Fu solo grazie a un’ancella, la candida Shelia, che guidò i regnanti confusi nei passaggi segreti di Ramildanion fino all’uscita nel bosco di Pendall, se la linea reale non fu spezzata e le sale della reggia non furono macchiate del sangue di colui che sedeva sul trono, di colei che gli era legata da nuziale vincolo e del piangente pargolo le cui urla tanto preoccuparono i fuggitivi nel caso avessero richiamato indesiderate attenzioni.
Nel bosco il gruppetto si accampò nel cavo della grande secolare quercia Pendalia, la cui resina si diceva conferisse il potere di vedere il futuro se spalmata sugli occhi, e attese il passar della notte, tra i deliri di Garmon, le conversazioni immaginarie di Melirian e il pianto del piccolo.
Shelia era stupita di essere riuscita ad arrivare fin lì e non sapeva dove altro avrebbe potuto condurli, ora che nessun luogo era sicuro. Pensò al villaggio di Bryman, o al castello di Tirivald, ma nessuna opportunità era sicura e ogni via presentava i suoi pericoli.

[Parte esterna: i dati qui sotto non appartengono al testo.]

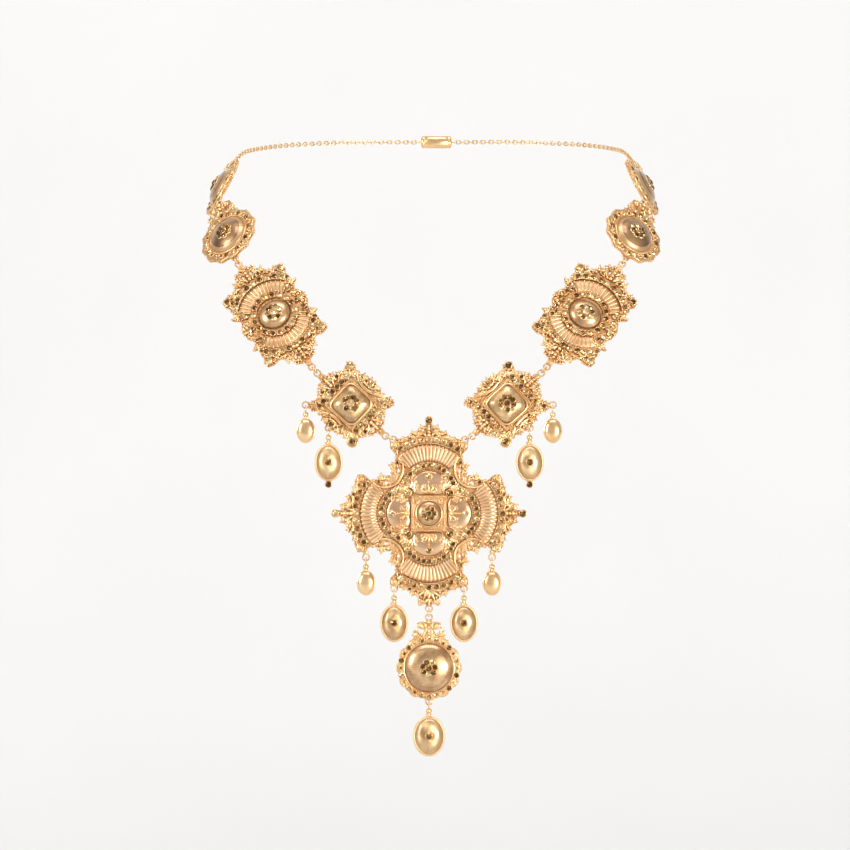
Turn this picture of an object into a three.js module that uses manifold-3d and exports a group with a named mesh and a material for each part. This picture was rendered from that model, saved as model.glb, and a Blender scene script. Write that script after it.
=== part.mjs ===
// A baroque filigree cross necklace, at its real size in millimetres, +Z up.
//
// The necklace keeps the form that it has on a neck. The origin is at the nape, on the
// inner face of the clasp. The wearer's front faces -Y, so the cross hangs at -Y.
// Each casting is drawn flat in its own frame: x across, y up along the necklace, z out
// towards the viewer. It is then stood at its place by the three directions of that frame.

import * as THREE from 'three';
import { mergeVertices } from 'three/addons/utils/BufferGeometryUtils.js';
import Module from 'manifold-3d';

const wasm = await Module();
wasm.setup();

// ---------------------------------------------------------------- driving dimensions

const CLEAR = 0.3; // air between a stone and the casting that it sits in
const UP = Math.PI / 2;
const CURL_STEPS = 2; // sides of a scroll's curl where it shows in an outline

// Jump rings, and the eyelets that they join.
const RING = { radius: 1.3, wire: 0.3, sides: 8, wireSides: 4, slack: 0.45 };
const EYE = { hole: 0.9, wall: 0.4, thick: 0.6, sides: 8, holeSides: 6 };
// How far the eyelets stand forward of the ground, so that what hangs from them hangs level.
const EYE_HEIGHT = { cross: 0.27, round: 0.53 };
// The middle of a ring lies this far from the centre of each eyelet that it joins.
const RING_REACH = RING.radius - RING.wire + EYE.hole - RING.slack;
const LINK = 2 * RING_REACH;

// Castings: how thick the ground is, and how high the relief on it stands.
const GROUND = { back: -0.5, face: 0.5 };
const BAND = 1.1;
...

Il mattino sorse a squilli di fanfara e Shelia temette di essere stata raggiunta: e così era, ma non dai falsi cavalieri di Agravain. In groppa a un bianco destriero, ser Mysteryn scortava per le vie del bosco il Signore degli Schiavi, il Pastore dei Pastori, Nomedens di Laharat, sua moglie Chaundra e la neonata figlioletta Gywennen. Il pastore aveva unito le sue schiere a quelle del Regno, ribellandosi ai traditori, e dapprima era stata schiacciata la rimanente parte dell’esercito ribelle; poi, nel corso della notte, il castello era stato raggiunto e ripreso.

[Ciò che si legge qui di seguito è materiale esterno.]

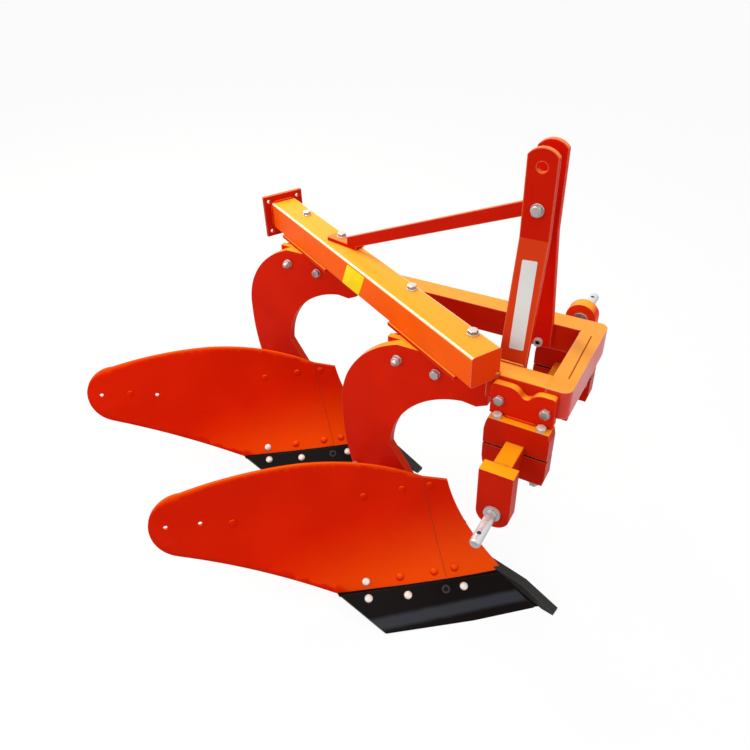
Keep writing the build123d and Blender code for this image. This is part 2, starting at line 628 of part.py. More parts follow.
REAR_SHIFT = ORIGIN_SHIFT + ALONG * BODY_SPACING
for name, builder in BODY_PIECES.items():
    for body, shift in (("front", ORIGIN_SHIFT), ("rear", REAR_SHIFT)):
        placed = Pos(*shift) * builder.part
        placed.label = f"{body}_{name}"
        export_step(placed, f"parts/{placed.label}.step")
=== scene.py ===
"""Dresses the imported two-furrow mounted plough: enamel, zinc, fasteners, welds, plates and a plain studio."""

import json
import logging
import math
import random
from dataclasses import dataclass, field, replace
from enum import Enum

import bmesh
import bpy
from mathutils import Matrix, Vector
from mathutils.bvhtree import BVHTree

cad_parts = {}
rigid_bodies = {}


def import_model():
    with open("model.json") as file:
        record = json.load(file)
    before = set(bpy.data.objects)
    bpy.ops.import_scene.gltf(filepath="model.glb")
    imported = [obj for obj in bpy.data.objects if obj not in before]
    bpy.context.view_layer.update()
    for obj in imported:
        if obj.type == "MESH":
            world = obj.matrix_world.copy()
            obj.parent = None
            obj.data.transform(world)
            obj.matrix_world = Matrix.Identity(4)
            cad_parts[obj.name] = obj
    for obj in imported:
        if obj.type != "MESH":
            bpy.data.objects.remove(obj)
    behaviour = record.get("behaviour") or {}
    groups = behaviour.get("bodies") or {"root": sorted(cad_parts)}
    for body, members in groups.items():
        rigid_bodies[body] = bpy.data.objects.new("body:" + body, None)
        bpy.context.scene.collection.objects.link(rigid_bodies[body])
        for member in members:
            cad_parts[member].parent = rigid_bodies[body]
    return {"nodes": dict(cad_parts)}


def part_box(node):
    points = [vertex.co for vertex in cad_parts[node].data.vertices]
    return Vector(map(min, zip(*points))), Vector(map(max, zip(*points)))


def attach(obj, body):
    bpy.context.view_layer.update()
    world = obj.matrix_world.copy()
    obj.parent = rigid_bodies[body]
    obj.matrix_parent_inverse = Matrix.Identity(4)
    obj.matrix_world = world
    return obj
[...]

Aperti i cancelli grazie a un incantesimo di Nomedens, le truppe avevano fatto irruzione mentre Agravain e gli sgherri gozzovigliavano sporcandone le sale già imbrattate di sangue e per ben due volte. La lotta che ne era seguita si era presto conclusa a favore degli assalitori, che avevano così vendicato l’onore del loro sovrano. Il cadavere del traditore era stato decapitato, per assicurargli la sorte che si confaceva alle sue gesta, e simile destino era toccato a tutti i suoi sodali. Ora ser Mysteryn, informato della fuga da un contadino che aveva udito il pianto del principe nella notte, aveva indovinato la destinazione prescelta e vi si era recato, nella speranza di ripristinare con le buone nuove della vittoria l’orgoglio e la dignità di Re Garmon.
Gywennen emise un risolino di gioia infantile all’udire la voce di Arianhel, e il pianto di questi mutò a sua volta in risa.
«I fantasmi… sono svaniti!» Dichiarò la regina Melirian, che improvvisamente non udiva più le voci di genti lontane.
«Sia lode agli déi!» Esclamò Re Garmon, rinsavito.
«Il riso di quella bambina ha spezzato la maledizione» pronunciò ser Mysteryn.
«Evviva la bambina! Evviva il principe! Evviva il Re e la regina!» Eruppe Shelia, in lacrime di gioia.
La corona fu riposta sulla sua degna sede, il capo del sovrano Garmon, e la reggia di Ramildanion, rimessa a nuovo e ripulita, tornò a essere luogo di festa e di grande giubilo del Regno da quel giorno e per molto tempo ancora.